Embora haja uma quantidade considerável de candidatos, uma das grandes preocupações é com a realização de uma eleição presidencial limpa. Isso ocorre, pois, mesmo agora no antes da disputa, o governo calou vozes proeminentes de oposição, o que coloca em xeque a execução de uma votação justa. “A expectativa é de que Putin, detentor da máquina pública, seja reeleito pela quinta vez, o que o tornaria o mais longevo presidente desde Stalin”, avaliou o analista Leandro Barcelos.
Em dezembro do ano passado, a Comissão Eleitoral Central (CEC) russa barrou a candidatura presidencial da ex-jornalista Yekaterina Duntsova, por “erros de documentação”. Enquanto isso, o líder da oposição Alexei Navalny, membro do partido Rússia do Futuro e ferrenho crítico de Putin, está detido numa colônia prisional no Ártico, acusado de extremismo.
Reinado Putin
Embora inúmeras variáveis se coloquem no tabuleiro político, a influência do mandatário russo ainda impacta diretamente nas intenções de voto. Segundo dados do Centro Analítico de Yuri Levada (ANO Levada-Center), o atual presidente da Rússia tem aprovação de 83% dentro do país, apesar de ser considerado um ditador e criminoso de guerra por entidades fora dele.
De acordo com os analistas, grande parte dessa popularidade se deve a situação econômica atual da Rússia. O Fundo Monetário Internacional (FMI), por exemplo, prevê um crescimento de cerca de 2% no Produto Interno Bruto (PIB) em 2023. “Vale notar que o aumento ocorre após uma expressiva queda em 2022, o que reduz a base de comparação e possibilita um avanço econômico. No entanto, o resultado positivo da economia pode ser favorável ao pleito de Putin”, comentou Barcelos.
Outro ponto que contribui com a fama do governante entre os eleitores é a longevidade dele no cargo. A estrategista política Sabrina Bontempo aponta que a população o vê como um líder protetor, em meio a todo o histórico de controvérsias vivido pelo país com o Ocidente.
“Falávamos aqui no Brasil, por exemplo, do tal ‘fantasma do comunismo’. Lá há uma lógica um pouco diferente, com o fantasma do capitalismo, do Ocidente e dos Estados Unidos etc. Assim, Putin é considerado um líder que tem protegido a população desse tipo de ameaça. É preciso lembrar que, até 1991, estávamos em meio à Guerra Fria e até mesmo existem discussões se de fato a superamos”, analisou.
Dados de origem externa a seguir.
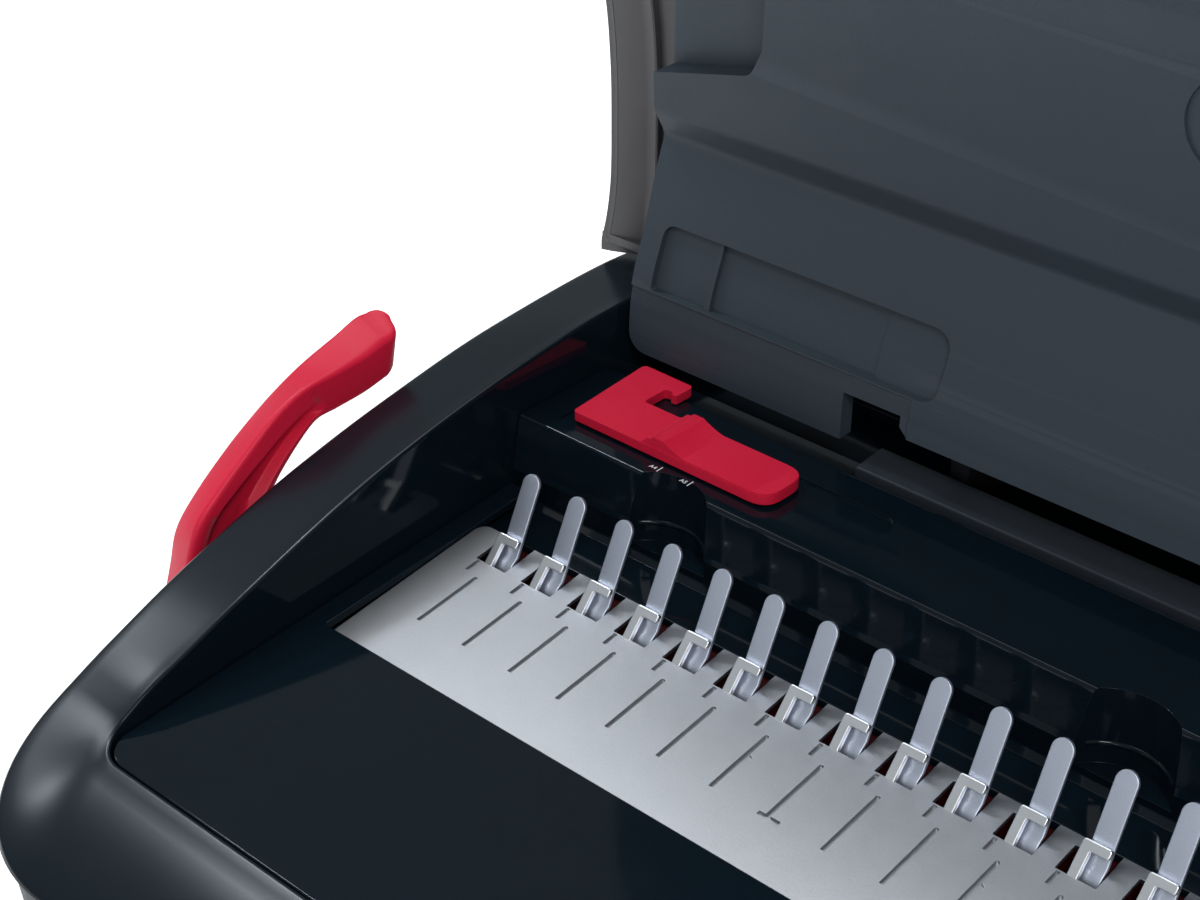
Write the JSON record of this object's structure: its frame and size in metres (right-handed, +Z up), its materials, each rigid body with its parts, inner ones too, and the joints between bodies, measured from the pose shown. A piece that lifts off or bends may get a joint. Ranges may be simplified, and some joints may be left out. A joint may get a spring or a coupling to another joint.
{
  "type": "comb binding machine",
  "caption": "Manual comb binding machine with a raised lid, one side lever, a row of blades and hooks, a hidden punch and a chip drawer.",
  "frame": {"origin": "middle of the whole machine's footprint, on the table the rubber feet stand on", "axes": "+X along the row of blades, away from the lever; +Y from the user to the rear; +Z up"},
  "size_m": [0.3944, 0.256, 0.298],
  "materials": {
    "gloss_black": "polished ABS",
    "matte_black": "fine-grained ABS",
    "red": "moulded, semi-gloss",
    "slate": "fine-grained satin",
    "warm_grey": "satin",
    "satin_steel": "satin, fine grain",
    "zinc_steel": "zinc plated",
    "ground_steel": "ground",
    "nylon": "moulded nylon",
    "rubber": "matte"
  },
  "bodies": {
    "base": {"upper_casing": "gloss_black", "front_deck": "gloss_black", "punch_cover": "gloss_black", "paper_back_guide": "gloss_black", "throat_ledge": "gloss_black", "lid_well": "gloss_black", "lower_casing": "matte_black", "hinge_bracket_left": "matte_black", "hinge_bracket_right": "matte_black", "blade_holder": "red", "blade_comb": "satin_steel", "side_frame_left": "zinc_steel", "side_frame_right": "zinc_steel", "pin_guide": "zinc_steel", "punch_die": "zinc_steel", "paper_depth_stop": "zinc_steel", "guide_rail": "zinc_steel", "hinge_pin_left": "ground_steel", "hinge_pin_right": "ground_steel", "return_spring": "ground_steel", "base_screw_1": "ground_steel", "base_screw_2": "ground_steel", "base_screw_3": "ground_steel", "base_screw_4": "ground_steel", "opener_rail_left": "nylon", "opener_rail_right": "nylon", "shaft_bush_left": "nylon", "shaft_bush_right": "nylon", "rubber_foot_1": "rubber", "rubber_foot_2": "rubber", "rubber_foot_3": "rubber", "rubber_foot_4": "rubber"},
    "lever": {"lever": "red", "lever_washer": "ground_steel", "lever_screw": "ground_steel", "main_shaft": "ground_steel", "opener_pinion_left": "nylon", "opener_pinion_right": "nylon", "punch_pinion_left": "ground_steel", "punch_pinion_right": "ground_steel"},
    "opener": {"opener_plate": "satin_steel", "opener_carriage": "matte_black", "opener_rack_left": "nylon", "opener_rack_right": "nylon"},
    "punch": {"punch_bar": "zinc_steel", "punch_rack_left": "zinc_steel", "punch_rack_right": "zinc_steel"},
    "lid": {"lid_outer_shell": "warm_grey", "lid_inner_panel": "slate", "lid_hinge_arm_left": "slate", "lid_hinge_arm_right": "slate"},
    "guide": {"edge_guide": "red"},
    "drawer": {"chip_drawer": "matte_black"}
  },
  "joints": [
    {"name": "lever_swing", "type": "hinge", "parent": "base", "child": "lever", "pos_m": [-0.1868, -0.046, 0.042], "axis": [1, 0, 0], "range_deg": [0, 78], "stiffness_Nm_per_rad": 0.12, "springref_deg": -17.19},
    {"name": "opener_slide", "type": "slide", "parent": "base", "child": "opener", "axis": [0, -0.9934, -0.1149], "range_m": [0, 0.0164]},
    {"name": "punch_slide", "type": "slide", "parent": "base", "child": "punch", "axis": [0, 1, 0], "range_m": [0, 0.0102]},
    {"name": "lid_hinge", "type": "hinge", "parent": "base", "child": "lid", "pos_m": [0.0082, 0.076, 0.104], "axis": [1, 0, 0], "range_deg": [0, 96]},
    {"name": "guide_slide", "type": "slide", "parent": "base", "child": "guide", "axis": [1, 0, 0], "range_m": [0, 0.0092]},
    {"name": "drawer_slide", "type": "slide", "parent": "base", "child": "drawer", "axis": [0, 1, 0], "range_m": [0, 0.05]}
  ],
  "couplings": [
    {"joint": "lever_swing", "follows": "punch_slide", "rad_per_m": 133.33},
    {"joint": "opener_slide", "follows": "punch_slide", "ratio": 1.6}
  ]
}
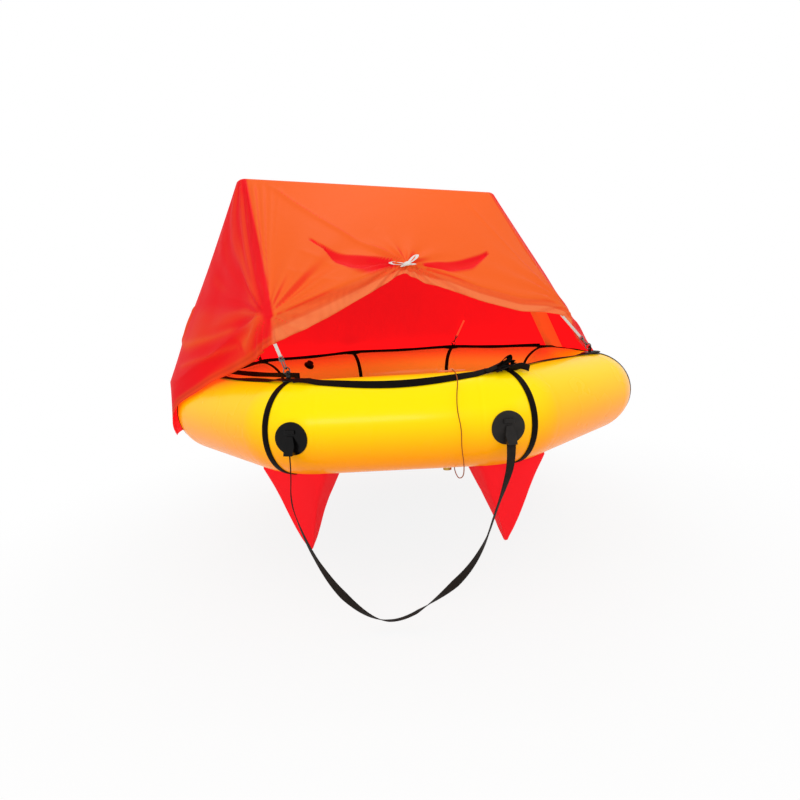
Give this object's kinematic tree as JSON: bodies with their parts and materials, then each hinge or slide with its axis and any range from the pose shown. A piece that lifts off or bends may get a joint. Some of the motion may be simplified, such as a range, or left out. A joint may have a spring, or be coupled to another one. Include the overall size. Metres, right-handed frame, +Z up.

Rússia, Ucrânia e confronto
Embora o senso comum diga que vozes contrárias à Guerra da Ucrânia tendam a ganhar espaço no cenário eleitoral russo, a realidade se mostra mais complexa. Os países do Ocidente já dão claras demonstrações de esgotamento com o conflito e alguns dos principais apoiadores, como os Estados Unidos, já encontram dificuldades ao fornecimento de apoio financeiro e militar à Ucrânia.
“Putin utilizou o termo “guerra” para se dirigir ao então chamado “exercício militar”, o que pode indicar que o presidente russo esteja disposto a chegar a um acordo de paz ao longo dos próximos meses”, afirmou Barcelos.
Ao candidatos de oposição, contudo, a temática pode ser revelar com um terreno instável, já que tocaria num tema sensível ao sentimento nacionalista russo. “Para o cidadãos, a anexação dos territórios da Ucrânia é algo que precisa ser feito a fim de protegê-los de uma ‘ameaça ocidental’. Boa parte vê uma justificativa ao que está acontecendo. O candidato que contrário ao embate entre os países tem que tomar cuidado para não se colocar como alguém oposto à defesa da Pátria”, disse Bontempo.
Cenários possíveis
Até o fim do período de eleição muito pode mudar o cenário político russo. Entretanto, analistas avaliam como quase certa a vitória de Putin. Caso isso realmente ocorra, as condições sociopolíticas russas não tendem a sofrer grandes mudanças. “O presidente deve manter sua aproximação e relação com a China e utilizar-se dos BRICS, agora ampliado, e elevar sua influência em países periféricos. Ademais, tende a seguir com sua atuação na África”, comentou Barcelos.
Enquanto isso, a oposição tende a pouca ou nenhuma chance de vitória, já que além das dificuldades de uma disputa eleitoral, enfrenta a pressão estatal. “Os nomes que começam a ganhar força política são silenciados. Então, temos uma gama de participantes que não apresentam uma ameaça real. O único que se destacou está preso. Ainda temos que avaliar um terceiro quadro, em que as eleições sejam consideradas fraudulentas”, completou Bontempo.